In your Mission Statement it says, “it is our goal to give everyone on the planet both a reason to run and the means and opportunity to keep running and never stop.”  I must say that is a very respectable goal especially since the reason a lot of people start running in the first place, the reason I did anyway, is that it is a cheap sport.  All you need, really, is a pair of shoes and some old gym clothes and you’re on your way.  Of course you can always buy other, more fashionable and high-tech things:  GPS watches, quick dry clothing, training books.  I must admit, as a four-season outdoor runner, I have a rather extensive running wardrobe.  But the essentials, a pair of shoes and some open space, are accessible to most people.

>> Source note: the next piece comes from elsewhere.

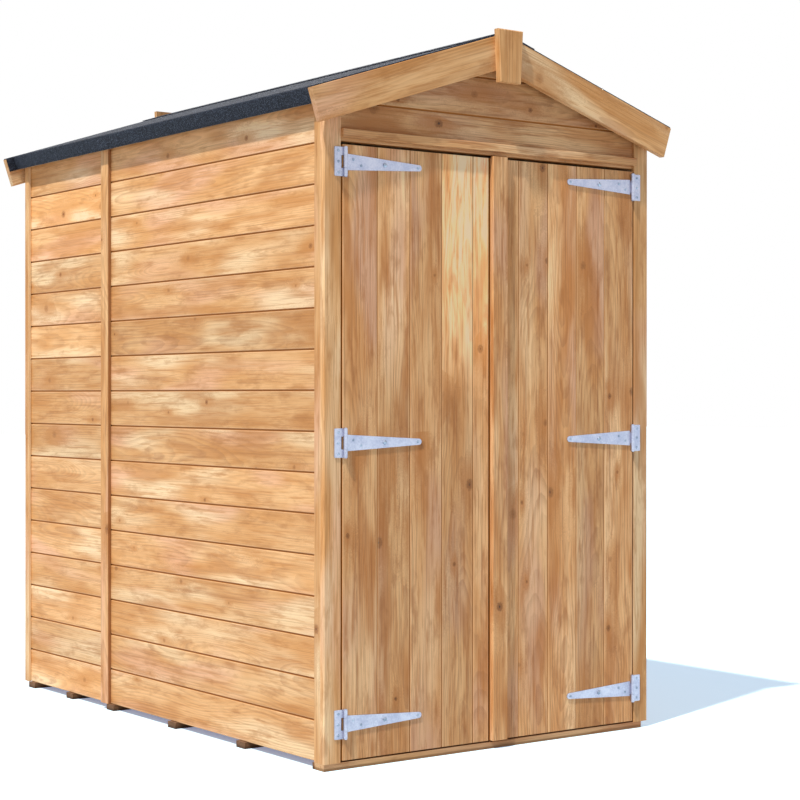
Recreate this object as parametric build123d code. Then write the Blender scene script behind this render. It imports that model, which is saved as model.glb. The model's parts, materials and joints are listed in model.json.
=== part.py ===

I’m not quite sure how to proceed to the point here so let me tell you a story.  I have this friend, let’s call her Sammy.  Sammy is a very talented, very motivated runner.  She has a full-time job but somehow, by utilizing her lunch break, she manages to run 100-plus mile weeks.  She’s been working hard for a long time in hopes of making waves, in hopes of getting someone to notice her talent.  The thing is, she needs to run races to get noticed and the races, well, they’re too expensive.  She’s a unique girl with the same old story:  endless promise but crushing student loans, high tax rates, New York rent.  Her ticket out of her situation might very well be running.  The thing is, that for a sport so cheap the barrier to entry is just too high.  And she’s just one of many.  We might all not have the potential to win a race, but we certainly should have the opportunity to try and run one.  We gritted our teeth as you raised the price of the New York City Marathon, over and over again.  We understood when you said the costs of permits were increasing.  But, we ask, why are the prices of races in the park escalating as well?  I guess what I’m saying is that if you want to give everyone the “means and opportunity to keep running and never stop” then you need to reassess what you mean by everyone because right now, you are leaving a lot of us behind.